Proverbs 14:10 offers that we know our own hearts – and far better than we know others' hearts: it's an axiom of being alive. So when we confront hard times and fall short in our choices and behaviors, we tend to judge ourselves as good people doing our best. Conversely, because we don't know others' hearts so well, when they fall short we're more likely to judge them at fault to the exclusion of tough circumstances. It's not that tough times inherently justify or excuse bad behavior, but that human brains are wired to judge ourselves and others differently.
Psychologists know this phenomenon as the Fundamental Attribution Error – our human tendency to over-attribute others' actions to their character, ignoring or devaluing the impact that situational factors might have on that behavior. Along with our natural social biases – for instance, that we tend to favor people we believe to be more "like us" and groups to which we belong – the Fundamental Attribution Error becomes most potent amidst strife, struggle and especially trauma.
In their wake, judgments can become extreme and off-kilter. It's one of the many reasons that the Mideast situation lands so hard and with so much blame. And maybe it's why this week's Torah portion offers no explicit judgment – no clear statement that one behavior or another is absolutely wrong – amidst these difficult circumstances.
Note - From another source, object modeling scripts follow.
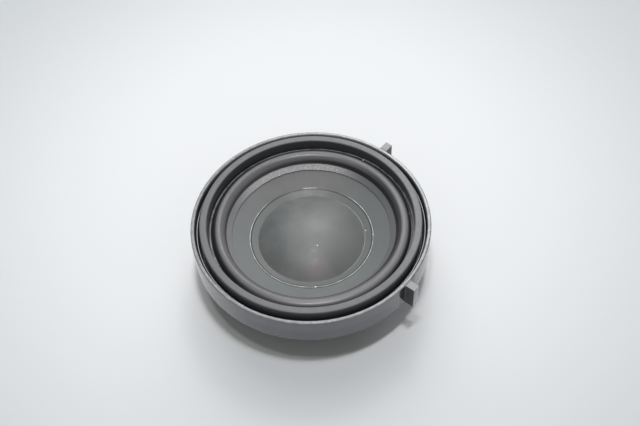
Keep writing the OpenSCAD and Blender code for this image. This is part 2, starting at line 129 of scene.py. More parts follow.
def smooth(mesh, angle=SHARP_ANGLE):
    mesh.polygons.foreach_set("use_smooth", [True] * len(mesh.polygons))
    mesh.set_sharp_from_angle(angle=math.radians(angle))
    mesh.update()


def plain_mesh(name, points, faces):
    """A mesh from points in millimetres."""
    mesh = bpy.data.meshes.new(name)
    mesh.from_pydata([tuple(c * MM for c in p) for p in points], [], faces)
    return mesh


def mesh_from(name, points, faces, angle=SHARP_ANGLE):
    """A smooth mesh from points in millimetres, with its faces turned outwards."""
    mesh = plain_mesh(name, points, faces)
    bm = bmesh.new()
    bm.from_mesh(mesh)
    bmesh.ops.recalc_face_normals(bm, faces=bm.faces)
    bm.to_mesh(mesh)
    bm.free()
    smooth(mesh, angle)
    return mesh


def turned(name, outline, steps=TURN_STEPS):
    """A turned mesh from a closed outline of (radius, height) points.

    A point on the axis becomes one corner."""
    points, rings = [], []
    for r, z in outline:
        if r < NEAR:
            rings.append([len(points)] * steps)
            points.append((0, 0, z))
        else:
            rings.append(list(range(len(points), len(points) + steps)))
            turns = [2 * math.pi * i / steps for i in range(steps)]
            points += [(r * math.cos(a), r * math.sin(a), z) for a in turns]
    faces = []
    for a, b in zip(rings, rings[1:] + rings[:1]):
        for i in range(steps):
            j = (i + 1) % steps
            face = list(dict.fromkeys((a[i], a[j], b[j], b[i])))
            if len(face) > 2:
                faces.append(face)
    return mesh_from(name, points, faces)


def pin_outline(radius, low, high):
    """The outline of a round pin on the axis."""
    return [(0, low), (radius, low), (radius, high), (0, high)]


def pin(radius, low, high):
    return turned("pin", pin_outline(radius, low, high), SMALL_STEPS)


def section(node, azimuth):
    """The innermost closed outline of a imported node, cut by the half plane at that azimuth.

    Its points are (radius, height) in millimetres."""
    bm = bmesh.new()
    bm.from_mesh(nodes[node].data)
    bmesh.ops.remove_doubles(bm, verts=bm.verts, dist=NEAR)
    a = math.radians(azimuth)
    out, side = Vector((math.cos(a), math.sin(a), 0)), Vector((-math.sin(a), math.cos(a), 0))
    for normal in (out, side):
        whole = bm.verts[:] + bm.edges[:] + bm.faces[:]
        cut = bmesh.ops.bisect_plane(bm, geom=whole, plane_co=(0, 0, 0), plane_no=normal, dist=NEAR / 10)
    edges = [e for e in cut["geom_cut"] if isinstance(e, bmesh.types.BMEdge)]
    edges = [e for e in edges if all(v.co.dot(out) > -NEAR for v in e.verts)]
    next_to = {}
    for e in edges:
        for v, w in (e.verts, reversed(e.verts)):
            next_to.setdefault(v, []).append(w)
    loops, seen = [], set()
    ends = [v for v in next_to if len(next_to[v]) == 1]
    for start in ends + list(next_to):
        if start in seen:
            continue
        loop, v = [], start
        while v is not None:
            seen.add(v)
            loop.append((max(v.co.dot(out), 0) / MM, v.co.z / MM))
            v = next((w for w in next_to[v] if w not in seen), None)
        loops.append(loop)
    bm.free()
    return min(loops, key=lambda loop: min(r for r, z in loop))


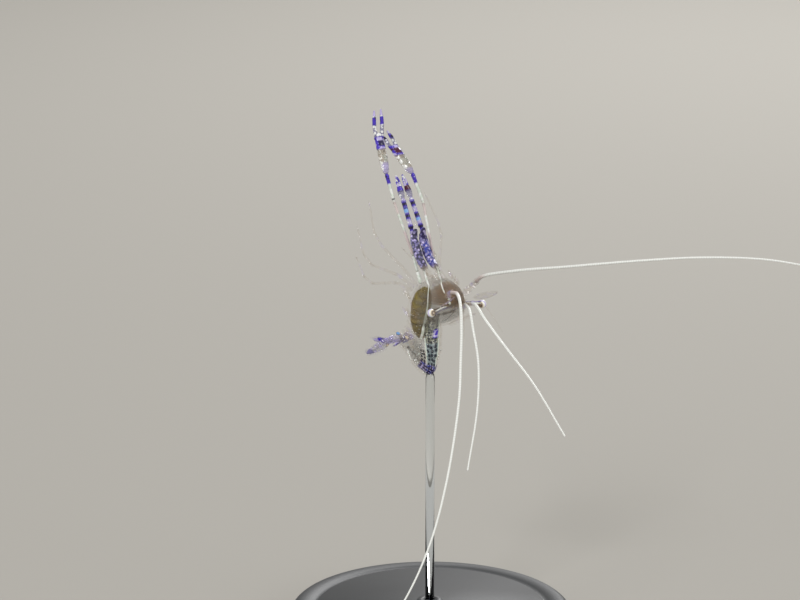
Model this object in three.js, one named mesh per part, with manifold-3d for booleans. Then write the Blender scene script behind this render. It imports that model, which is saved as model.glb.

I don't understand Torah's silence to accept the unacceptable. Neither do I believe in a simple relativism that equally levels blame at every side in the false name of "fairness." What I do believe is that context matters, blanket judgments tend to be too easy, and right now we need every shred of compassion, tolerance and gentleness – with ourselves and with each other – that we can muster.
Especially amidst trauma, there are more immediate priorities than collective blame.